Employing the same methodology, the researchers (it is not clear whether Mitchell did the research, or is reporting the results of others), should be able to identify how minority party voters voted. Those who abstained, may simply have not been prepared for the down ballot legislative races.
The result in AD 74 were the reverse of the primary. Was this due to Republican voters taking a second look at Curry and Harper, plus supporters of the third Republican strongly switching to Harper, as sometimes happens in states such as Texas where there is a runoff for partisan primaries? Or was Harper able to win based on a broader appeal?

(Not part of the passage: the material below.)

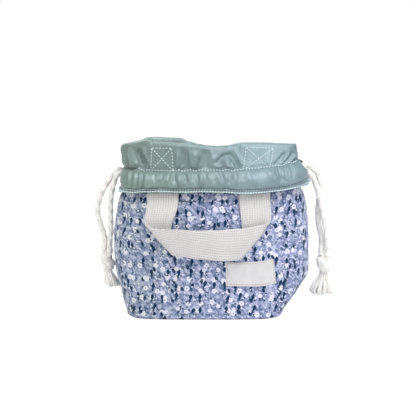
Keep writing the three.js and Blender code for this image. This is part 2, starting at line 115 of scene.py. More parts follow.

In the AD 7 race in precincts that were 40% Republican, between 8% and 40% of voters abstained. Calculating the slope to four decimal places is silly when there is such divergence.
Mitchell is just correlating turnout of party-registered voters per precinct to the undervote, as recorded in the “statement of votes cast” published by each county registrar for each precinct. You can’t correlate between each individual ballot’s votes, since not only is each ballot not tied to an individual, but the markings on each ballot are not connected, beyond the precinct report.